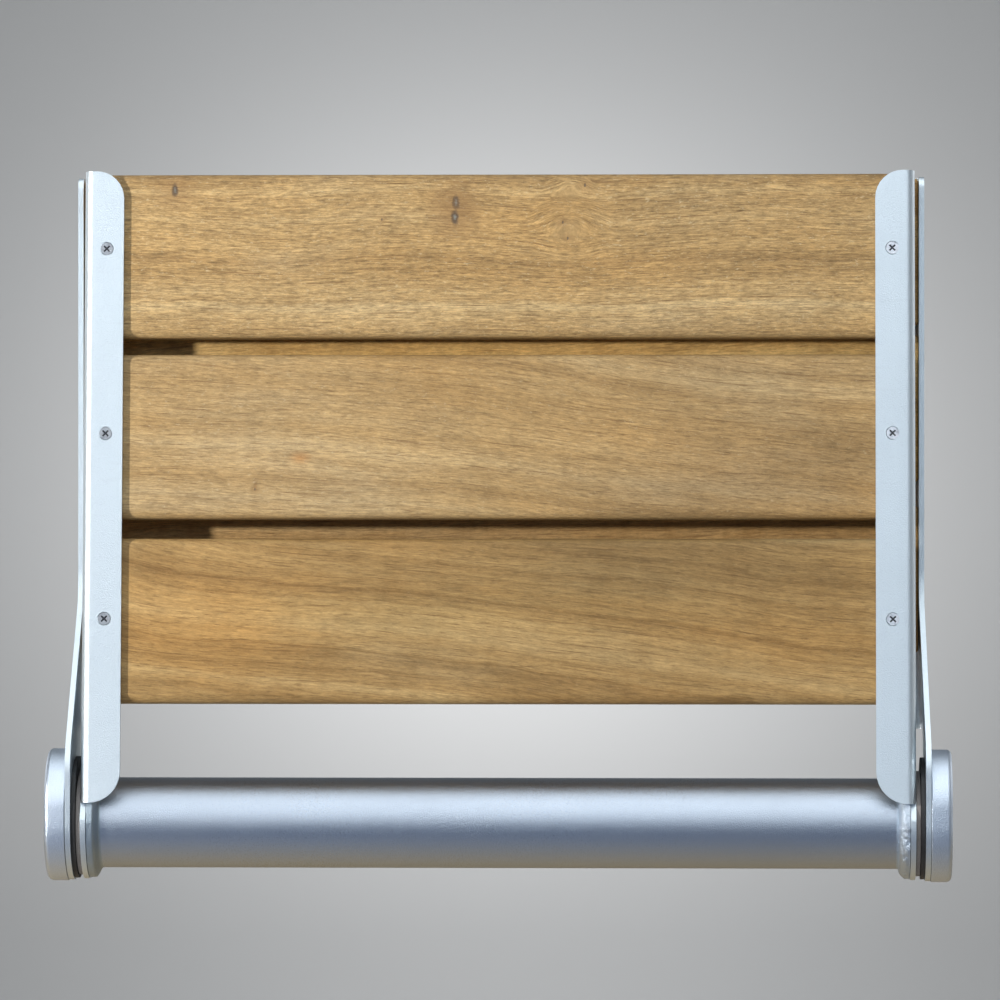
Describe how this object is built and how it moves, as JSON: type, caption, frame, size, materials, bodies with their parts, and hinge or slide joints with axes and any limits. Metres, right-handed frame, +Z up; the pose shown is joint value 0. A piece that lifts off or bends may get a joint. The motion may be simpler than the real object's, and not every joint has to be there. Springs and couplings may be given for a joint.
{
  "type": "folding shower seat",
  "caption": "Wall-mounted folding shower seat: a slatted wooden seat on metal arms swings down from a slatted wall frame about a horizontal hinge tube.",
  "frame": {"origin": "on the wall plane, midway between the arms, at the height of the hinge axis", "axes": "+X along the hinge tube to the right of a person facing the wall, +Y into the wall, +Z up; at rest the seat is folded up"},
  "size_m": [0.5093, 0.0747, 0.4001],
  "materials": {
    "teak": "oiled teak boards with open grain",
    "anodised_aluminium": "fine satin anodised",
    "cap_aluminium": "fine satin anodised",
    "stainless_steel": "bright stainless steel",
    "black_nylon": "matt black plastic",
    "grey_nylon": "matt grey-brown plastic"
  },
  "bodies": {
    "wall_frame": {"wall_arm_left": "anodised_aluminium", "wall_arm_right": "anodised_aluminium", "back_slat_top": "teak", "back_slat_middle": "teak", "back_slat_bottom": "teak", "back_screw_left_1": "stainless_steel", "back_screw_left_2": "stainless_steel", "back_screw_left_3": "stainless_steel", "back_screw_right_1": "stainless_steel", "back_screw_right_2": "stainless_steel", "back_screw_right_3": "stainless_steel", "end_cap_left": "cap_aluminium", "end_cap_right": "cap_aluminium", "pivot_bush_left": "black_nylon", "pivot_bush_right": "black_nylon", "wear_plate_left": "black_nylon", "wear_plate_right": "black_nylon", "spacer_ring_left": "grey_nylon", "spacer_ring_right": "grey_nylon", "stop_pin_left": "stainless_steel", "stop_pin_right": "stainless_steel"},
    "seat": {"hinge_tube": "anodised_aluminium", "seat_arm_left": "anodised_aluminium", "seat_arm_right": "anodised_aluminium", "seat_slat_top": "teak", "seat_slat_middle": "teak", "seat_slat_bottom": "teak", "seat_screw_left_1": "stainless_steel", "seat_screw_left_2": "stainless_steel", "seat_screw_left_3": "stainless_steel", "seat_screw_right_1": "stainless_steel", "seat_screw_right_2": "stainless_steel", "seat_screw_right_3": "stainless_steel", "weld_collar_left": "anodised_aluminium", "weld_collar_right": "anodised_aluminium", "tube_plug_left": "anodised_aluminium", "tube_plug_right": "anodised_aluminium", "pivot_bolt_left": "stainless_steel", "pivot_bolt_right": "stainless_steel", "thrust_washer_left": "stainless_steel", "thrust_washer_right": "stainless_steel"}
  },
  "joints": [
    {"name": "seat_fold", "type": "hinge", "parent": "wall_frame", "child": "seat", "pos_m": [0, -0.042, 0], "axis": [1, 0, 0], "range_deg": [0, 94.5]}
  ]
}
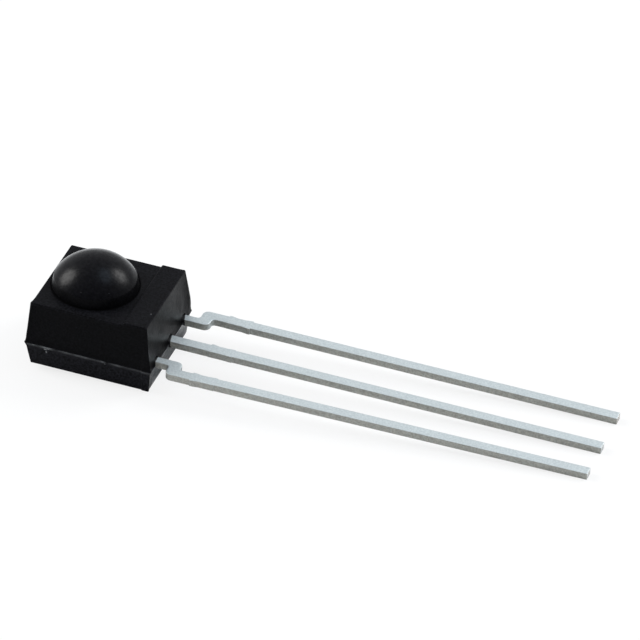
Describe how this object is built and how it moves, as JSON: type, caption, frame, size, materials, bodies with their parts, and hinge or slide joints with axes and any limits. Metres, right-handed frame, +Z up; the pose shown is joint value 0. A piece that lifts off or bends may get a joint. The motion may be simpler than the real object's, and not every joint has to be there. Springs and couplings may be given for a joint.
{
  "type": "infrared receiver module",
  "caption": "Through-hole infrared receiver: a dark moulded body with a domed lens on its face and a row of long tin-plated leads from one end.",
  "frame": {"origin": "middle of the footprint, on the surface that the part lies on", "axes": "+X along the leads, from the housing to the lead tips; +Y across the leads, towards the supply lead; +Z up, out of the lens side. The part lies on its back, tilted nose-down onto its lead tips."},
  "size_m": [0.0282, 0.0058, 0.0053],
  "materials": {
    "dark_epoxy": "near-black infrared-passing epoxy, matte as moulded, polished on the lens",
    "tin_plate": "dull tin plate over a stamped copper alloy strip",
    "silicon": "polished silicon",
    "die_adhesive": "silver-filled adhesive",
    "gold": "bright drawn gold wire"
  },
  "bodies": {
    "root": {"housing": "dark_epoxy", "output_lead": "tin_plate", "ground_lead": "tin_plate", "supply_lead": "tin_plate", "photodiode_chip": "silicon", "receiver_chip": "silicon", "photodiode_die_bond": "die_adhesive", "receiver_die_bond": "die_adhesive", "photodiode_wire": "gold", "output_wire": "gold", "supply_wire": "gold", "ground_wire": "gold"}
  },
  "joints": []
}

▶ _What is asked_: Extract each entry in full and write it down exactly.

▶ _Completed exercise_:
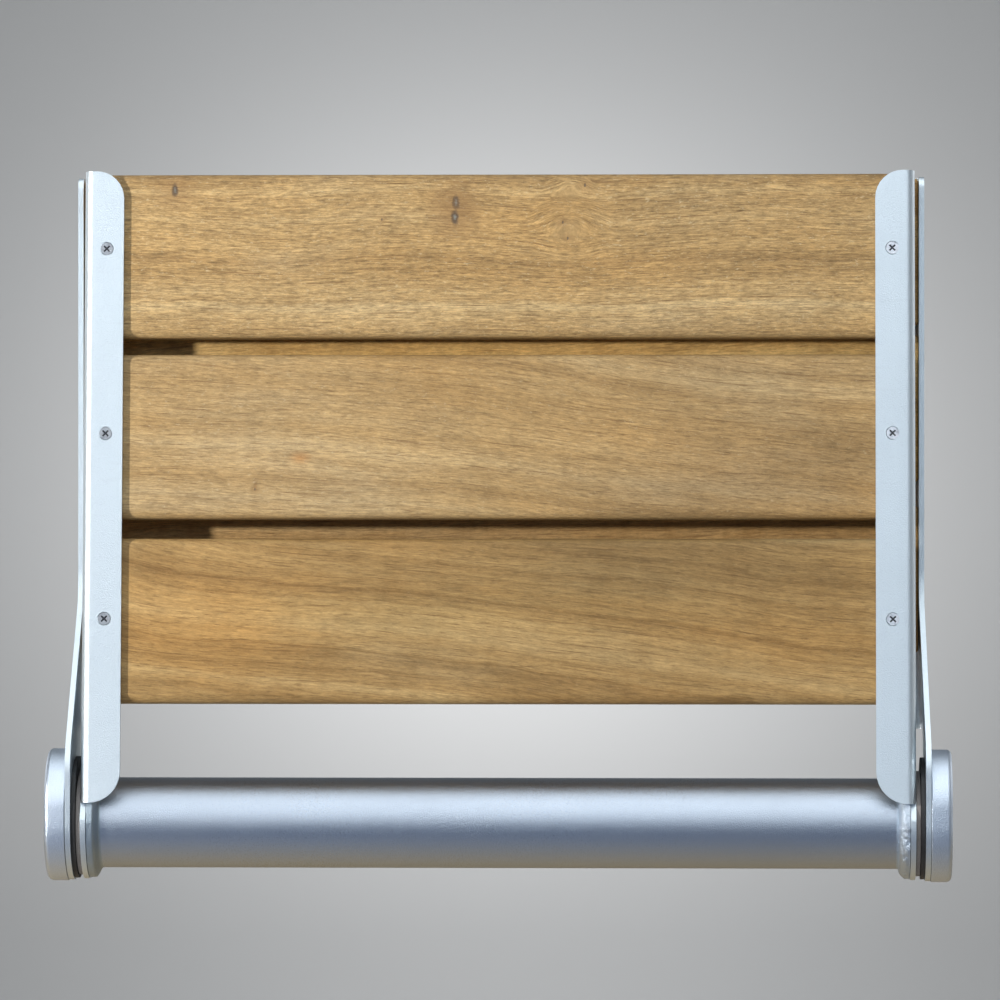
Describe how this object is built and how it moves, as JSON: type, caption, frame, size, materials, bodies with their parts, and hinge or slide joints with axes and any limits. Metres, right-handed frame, +Z up; the pose shown is joint value 0. A piece that lifts off or bends may get a joint. The motion may be simpler than the real object's, and not every joint has to be there. Springs and couplings may be given for a joint.
{
  "type": "folding shower seat",
  "caption": "Wall-mounted folding shower seat: a slatted wooden seat on metal arms swings down from a slatted wall frame about a horizontal hinge tube.",
  "frame": {"origin": "on the wall plane, midway between the arms, at the height of the hinge axis", "axes": "+X along the hinge tube to the right of a person facing the wall, +Y into the wall, +Z up; at rest the seat is folded up"},
  "size_m": [0.5093, 0.0747, 0.4001],
  "materials": {
    "teak": "oiled teak boards with open grain",
    "anodised_aluminium": "fine satin anodised",
    "cap_aluminium": "fine satin anodised",
    "stainless_steel": "bright stainless steel",
    "black_nylon": "matt black plastic",
    "grey_nylon": "matt grey-brown plastic"
  },
  "bodies": {
    "wall_frame": {"wall_arm_left": "anodised_aluminium", "wall_arm_right": "anodised_aluminium", "back_slat_top": "teak", "back_slat_middle": "teak", "back_slat_bottom": "teak", "back_screw_left_1": "stainless_steel", "back_screw_left_2": "stainless_steel", "back_screw_left_3": "stainless_steel", "back_screw_right_1": "stainless_steel", "back_screw_right_2": "stainless_steel", "back_screw_right_3": "stainless_steel", "end_cap_left": "cap_aluminium", "end_cap_right": "cap_aluminium", "pivot_bush_left": "black_nylon", "pivot_bush_right": "black_nylon", "wear_plate_left": "black_nylon", "wear_plate_right": "black_nylon", "spacer_ring_left": "grey_nylon", "spacer_ring_right": "grey_nylon", "stop_pin_left": "stainless_steel", "stop_pin_right": "stainless_steel"},
    "seat": {"hinge_tube": "anodised_aluminium", "seat_arm_left": "anodised_aluminium", "seat_arm_right": "anodised_aluminium", "seat_slat_top": "teak", "seat_slat_middle": "teak", "seat_slat_bottom": "teak", "seat_screw_left_1": "stainless_steel", "seat_screw_left_2": "stainless_steel", "seat_screw_left_3": "stainless_steel", "seat_screw_right_1": "stainless_steel", "seat_screw_right_2": "stainless_steel", "seat_screw_right_3": "stainless_steel", "weld_collar_left": "anodised_aluminium", "weld_collar_right": "anodised_aluminium", "tube_plug_left": "anodised_aluminium", "tube_plug_right": "anodised_aluminium", "pivot_bolt_left": "stainless_steel", "pivot_bolt_right": "stainless_steel", "thrust_washer_left": "stainless_steel", "thrust_washer_right": "stainless_steel"}
  },
  "joints": [
    {"name": "seat_fold", "type": "hinge", "parent": "wall_frame", "child": "seat", "pos_m": [0, -0.042, 0], "axis": [1, 0, 0], "range_deg": [0, 94.5]}
  ]
}
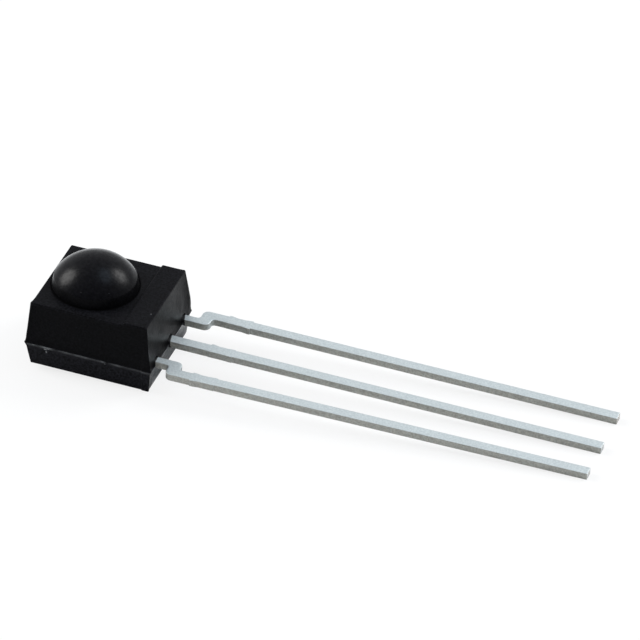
Describe how this object is built and how it moves, as JSON: type, caption, frame, size, materials, bodies with their parts, and hinge or slide joints with axes and any limits. Metres, right-handed frame, +Z up; the pose shown is joint value 0. A piece that lifts off or bends may get a joint. The motion may be simpler than the real object's, and not every joint has to be there. Springs and couplings may be given for a joint.
{
  "type": "infrared receiver module",
  "caption": "Through-hole infrared receiver: a dark moulded body with a domed lens on its face and a row of long tin-plated leads from one end.",
  "frame": {"origin": "middle of the footprint, on the surface that the part lies on", "axes": "+X along the leads, from the housing to the lead tips; +Y across the leads, towards the supply lead; +Z up, out of the lens side. The part lies on its back, tilted nose-down onto its lead tips."},
  "size_m": [0.0282, 0.0058, 0.0053],
  "materials": {
    "dark_epoxy": "near-black infrared-passing epoxy, matte as moulded, polished on the lens",
    "tin_plate": "dull tin plate over a stamped copper alloy strip",
    "silicon": "polished silicon",
    "die_adhesive": "silver-filled adhesive",
    "gold": "bright drawn gold wire"
  },
  "bodies": {
    "root": {"housing": "dark_epoxy", "output_lead": "tin_plate", "ground_lead": "tin_plate", "supply_lead": "tin_plate", "photodiode_chip": "silicon", "receiver_chip": "silicon", "photodiode_die_bond": "die_adhesive", "receiver_die_bond": "die_adhesive", "photodiode_wire": "gold", "output_wire": "gold", "supply_wire": "gold", "ground_wire": "gold"}
  },
  "joints": []
}